Kory and I discovered padrones nearly the moment they were introduced to Happy Quail’s gorgeous kaleidoscopic stand of peppers nearly ten years ago, and like the rest of the fanatic cabal, we spoil ourselves on the bags of green gold weekly ($6) when they’re in season .  As far as we know, Happy Quail is the only producer of true padrones in the area, and they supply markets and restaurants throughout the Bay Area.  The legend I remember of their local origin, told to me by the farmer more than half a decade ago, is that a faithful Happy Quail customer, dining in Spain on padrones, decided that Happy Quail needed to culitvate them and smuggled back the seeds….

And so, for many years, Ella and Finn have seen the padrones on our table week after summer week after summer week.  We haven’t offered them to the kids, or have done so only half-heartedly, in jest.

But the moral of this story is that it is absolutely true, that boring, old-fashioned truism that your mother and grandmother and all those expert books tell you: expose a child to something for long enough and she will eventually eat.  Just leave it there on the table, within reach, within eyesight, eat it yourself. Just wait and see. I dare you.

Because one very sad-happy day, Ella ate a padrone. And there was no turning back.

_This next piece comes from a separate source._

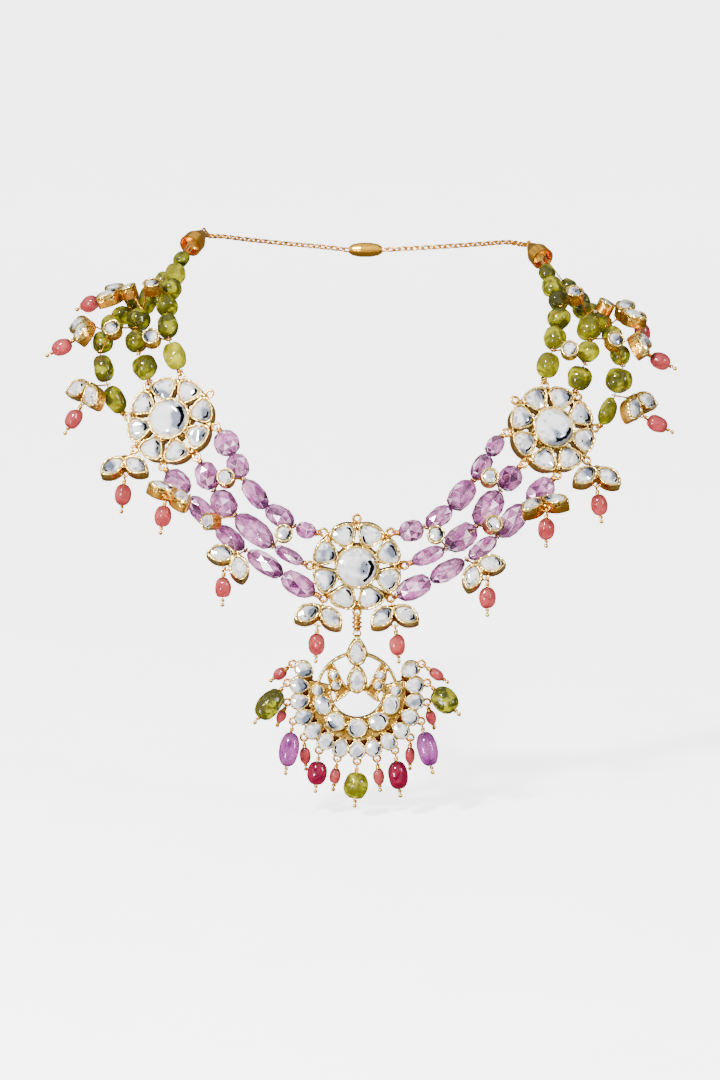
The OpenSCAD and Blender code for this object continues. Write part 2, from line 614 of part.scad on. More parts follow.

And from that day on until the end of padrone season, If Kory & I didn’t get to the table fast enough, they’d be gone. Plucked from the plate like so many pieces of candy in the hands of a more normal child, they’d disappear down her gullet faster than she could say “Polly-Piper picked a peck of pickled….”  The only good thing to come out of it (for me and Kory) was that our lovely pepper farmer presented Ella with her very own bag of padrones the next week at the market, with the benediction, “Welcome to the Club!”

Of course, this kind of growth is what one wants for one’s child isn’t it? A life full of education and opportunity and new experiences?

It’s wrong to hoard, I know.  One is supposed to overflow with goodness, selflesslessness, and generosity for one’s children. One is supposed to share.

Whoever thought that one up probably never had a padrone.